The Obama Effect: Higher Taxes=Less Jobs

Jay Nordlinger shares a letter from a friend over at The Corner.

She writes,
Just thought I’d send some thoughts from small-business America. My husband’s business is a canary in the coalmine. When tax policies are favorable to business, he hires more guys, buys more goods, etc. When he is taxed more heavily, he fires people, doesn’t buy anything new, etc. Well, duh. So, at the mere thought of a President Obama, he has paid off his debt, canceled new spending, and jotted a list of whom to “let go.”

The first of the guys will get the news tomorrow. And these are not minimum-wage earners. These are “rich” guys, making between $200,000 and $250,000 a year.

My husband will make sure that we’re okay, money-wise, but he won’t give himself a paycheck that will just be sent to Washington. He’ll make sure that he’s not in “rich guy” tax territory. So, he will not spend his money, not show a profit, and scale his workforce down to the bare minimum.

Multiply this scenario across the country and you’ll see the Obama effect: unemployment, recession, etc. No business owner will vote for this man, but many a “middle-class worker” will vote himself out of a job. Sad the Republican can’t articulate this.
She layed out the folly of Obama's class warfare campaign and how his proposals will effect middle America.

Who is actually looking out for middle America? Not Obama. Raising taxes on small business and losing jobs isn't a plan for helping the middle class. Redistribution of wealth by providing 40% of working Americans a $500.00 handout kickback payola welfare "refundable tax credit" isn't serving the middle class, it's an attempt to buy votes on the cheap.

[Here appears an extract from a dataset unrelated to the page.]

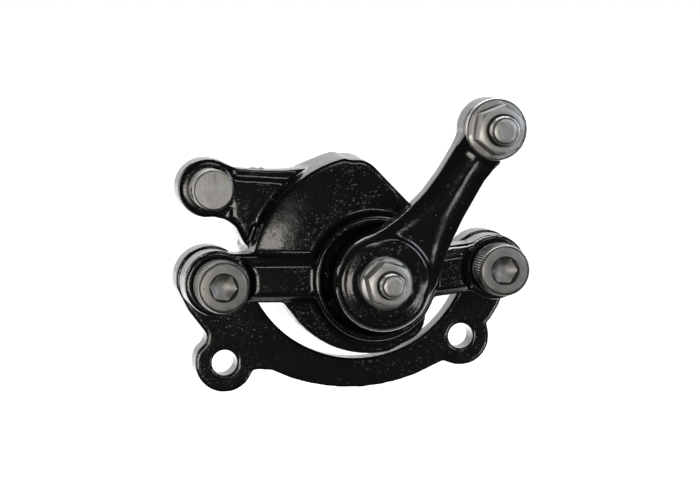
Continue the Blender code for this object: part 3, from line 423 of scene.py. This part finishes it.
def plated(name, middle, light, dark, roughness, rings=0.5, brushed=0.0):
    """Plated steel turned about its own axis: rings, handling marks and a cloudy plate."""
    finish = Finish(name, roughness, 1.0)
    reach = finish.reach(middle)
    turning = finish.node("ShaderNodeCombineXYZ", None,
                          {"X": reach * 5200.0, "Y": finish.noise(120.0) * 0.8}).outputs[0]
    lines = finish.noise(1.0, 3.0, turning)
    streaks = finish.noise(1.0, 3.0, finish.centred(middle, (3600.0, 900.0, 170.0)))
    cloud = finish.noise(330.0, 4.0, rough=0.6)
    grain = finish.noise(3600.0, 2.0)
    nicks = finish.spots(900.0, 0.16) * finish.noise(240.0).between(0.5, 0.62)
    marks = lines * rings + streaks * brushed + grain * 0.25
    finish.bump(marks - nicks * 0.5, 0.00004, 0.7)
    finish.set("Base Color", finish.colour(
        finish.colour(dark, light, (cloud * 0.7 + marks * 0.45).between(0.2, 0.95)),
        tuple(value * 0.45 for value in dark), nicks))
    finish.set("Roughness", roughness + cloud * 0.18 - 0.06 + nicks * 0.2)
    return finish.material


def lining_mix():
    """Pressed friction material with metal flecks."""
    finish = Finish("friction_lining", 0.9, 0.0)
    grain = finish.noise(1900.0, 4.0)
    flecks = finish.spots(1300.0, 0.24)
    finish.set("Base Color", finish.colour(
        finish.colour((0.05, 0.04, 0.035), (0.13, 0.10, 0.08), grain),
        (0.45, 0.33, 0.20), flecks * 0.8))
    finish.set("Metallic", flecks * 0.8)
    finish.set("Roughness", 0.95 - flecks * 0.5)
    finish.bump(grain - flecks * 0.3, 0.00012, 0.8)
    return finish.material


def black_rubber():
    finish = Finish("black_rubber", 0.7, 0.0)
    grain = finish.noise(2600.0, 3.0)
    finish.set("Base Color", finish.colour((0.012, 0.012, 0.012), (0.035, 0.035, 0.034), grain))
    finish.set("Roughness", 0.6 + grain * 0.2)
    finish.bump(grain, 0.00003, 0.6)
    return finish.material


# ---- settings ------------------------------------------------------------------------------------
class CaliperCastingSettings(bpy.types.PropertyGroup):
    voxel: FloatProperty(name="Skin size", description="Face size of the cast skins",
                         default=0.00042, unit="LENGTH")
    rounds: IntProperty(name="Edge rounding", description="How far the cast edges are rounded",
                        default=6, min=0)
    waviness: FloatProperty(name="Waviness", description="Height of the slow waves in cast faces",
                            default=0.00007, unit="LENGTH")
    paint_colour: FloatVectorProperty(name="Paint", description="Colour of the paint",
                                      default=(0.004, 0.004, 0.0045), subtype="COLOR")
    paint_roughness: FloatProperty(name="Paint roughness", description="Lowest paint roughness",
                                   default=0.10, subtype="FACTOR")


class CaliperFastenerSettings(bpy.types.PropertyGroup):
    key_flats: FloatProperty(name="Key size", description="Hexagon socket across its flats",
                             default=0.0060, unit="LENGTH")
    key_turn: FloatProperty(name="Key turn", description="How far each socket is turned",
                            default=math.radians(20), subtype="ANGLE")
    teeth: IntProperty(name="Knurl teeth", description="Teeth round a cap screw's head", default=64)
    pitch: FloatProperty(name="Thread pitch", description="Pitch of the studs' threads",
                         default=0.0009, unit="LENGTH")
    grey: FloatVectorProperty(name="Cap screw plate", description="Colour of the cap screws",
                              default=(0.36, 0.355, 0.34), subtype="COLOR")
    bright: FloatVectorProperty(name="Nut plate", description="Colour of the nuts and studs",
                                default=(0.54, 0.535, 0.52), subtype="COLOR")


class CaliperStageSettings(bpy.types.PropertyGroup):
    distance: FloatProperty(name="Camera distance", description="From the camera to its aim",
                            default=0.73848, unit="LENGTH")
    lens: FloatProperty(name="Lens", description="Focal length in millimetres", default=153.07)
    drop: FloatProperty(name="Floor drop", description="From the object down to the floor",
                        default=0.16, unit="LENGTH")


# ---- castings ------------------------------------------------------------------------------------
class CALIPER_OT_bracket(bpy.types.Operator):
    """Casts the mounting bracket"""
    bl_idname = "caliper.bracket"
    bl_label = "Mounting Bracket"

    def execute(self, context):
        cast = context.scene.caliper_castings
        bm = casting("mounting_bracket", cast.voxel, cast.rounds, cast.waviness)
        add_piece("bracket_casting", bm, "mounting_bracket",
                  cast_paint("bracket_paint", 0.35, cast), 60)
        return {"FINISHED"}


def crown_dome(bm):
    """The dome's face is a little crowned, so it falls away from the drum to its rim."""
    middle = Place("pivot_nut").middle
    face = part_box("front_housing")[0][1] + DOME_STEP
    for vert in bm.verts:
        out = math.hypot(vert.co.x - middle[0], vert.co.z - middle[1]) - DRUM_REACH
        if out > 0 and abs(vert.co.y - face) < 0.0006 and vert.co.z > middle[1] + 0.004:
            side = max(0.0, vert.co.x - middle[0] - 0.004)
            vert.co.y += 0.0010 * (out / 0.0135) ** 2 + 6.0 * side ** 2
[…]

Who has a plan to keep jobs in America? McCain, lowering corporate taxes from 39% to 25% allows businesses to compete with the rest of the western world where the average corporate tax is 24%. Free Trade, Economist Steven Landsburg writes,
First, trade is the engine of prosperity not just for the United States but also for the poorest of the world's poor. Nothing matters more than that. Second, the instinct to care about the national origin of your trading partner (or employer, or employee, or landlord, or tenant) is an ugly one, and the instinct to care about the national origin of other people's trading partners—and on that basis to interfere forcibly with other people's voluntary transactions—is even uglier.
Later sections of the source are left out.